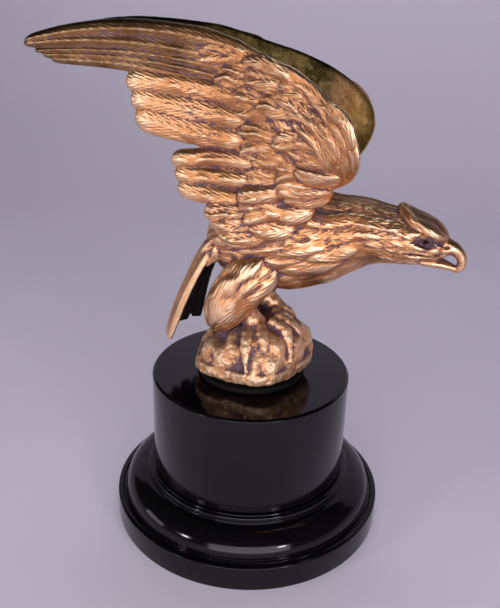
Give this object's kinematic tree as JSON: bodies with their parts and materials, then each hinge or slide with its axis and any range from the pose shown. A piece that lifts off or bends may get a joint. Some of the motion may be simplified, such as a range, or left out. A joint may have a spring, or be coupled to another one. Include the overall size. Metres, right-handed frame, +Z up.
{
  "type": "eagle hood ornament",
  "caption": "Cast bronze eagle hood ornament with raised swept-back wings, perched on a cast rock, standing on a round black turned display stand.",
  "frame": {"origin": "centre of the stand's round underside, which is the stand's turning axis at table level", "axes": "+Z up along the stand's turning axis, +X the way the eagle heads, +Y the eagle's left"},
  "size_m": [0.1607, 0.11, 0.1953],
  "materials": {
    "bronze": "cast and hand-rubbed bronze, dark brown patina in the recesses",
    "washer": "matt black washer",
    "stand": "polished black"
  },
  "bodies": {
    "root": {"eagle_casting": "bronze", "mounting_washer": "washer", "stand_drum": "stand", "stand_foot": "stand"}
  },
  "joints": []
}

====

Please repeat the listing exactly, with nothing left out.

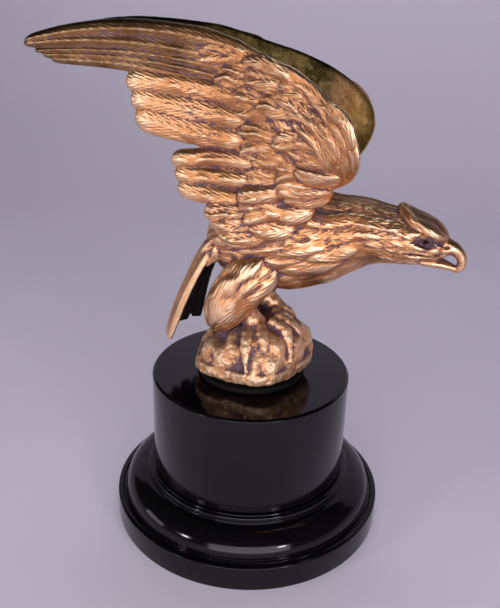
Give this object's kinematic tree as JSON: bodies with their parts and materials, then each hinge or slide with its axis and any range from the pose shown. A piece that lifts off or bends may get a joint. Some of the motion may be simplified, such as a range, or left out. A joint may have a spring, or be coupled to another one. Include the overall size. Metres, right-handed frame, +Z up.
{
  "type": "eagle hood ornament",
  "caption": "Cast bronze eagle hood ornament with raised swept-back wings, perched on a cast rock, standing on a round black turned display stand.",
  "frame": {"origin": "centre of the stand's round underside, which is the stand's turning axis at table level", "axes": "+Z up along the stand's turning axis, +X the way the eagle heads, +Y the eagle's left"},
  "size_m": [0.1607, 0.11, 0.1953],
  "materials": {
    "bronze": "cast and hand-rubbed bronze, dark brown patina in the recesses",
    "washer": "matt black washer",
    "stand": "polished black"
  },
  "bodies": {
    "root": {"eagle_casting": "bronze", "mounting_washer": "washer", "stand_drum": "stand", "stand_foot": "stand"}
  },
  "joints": []
}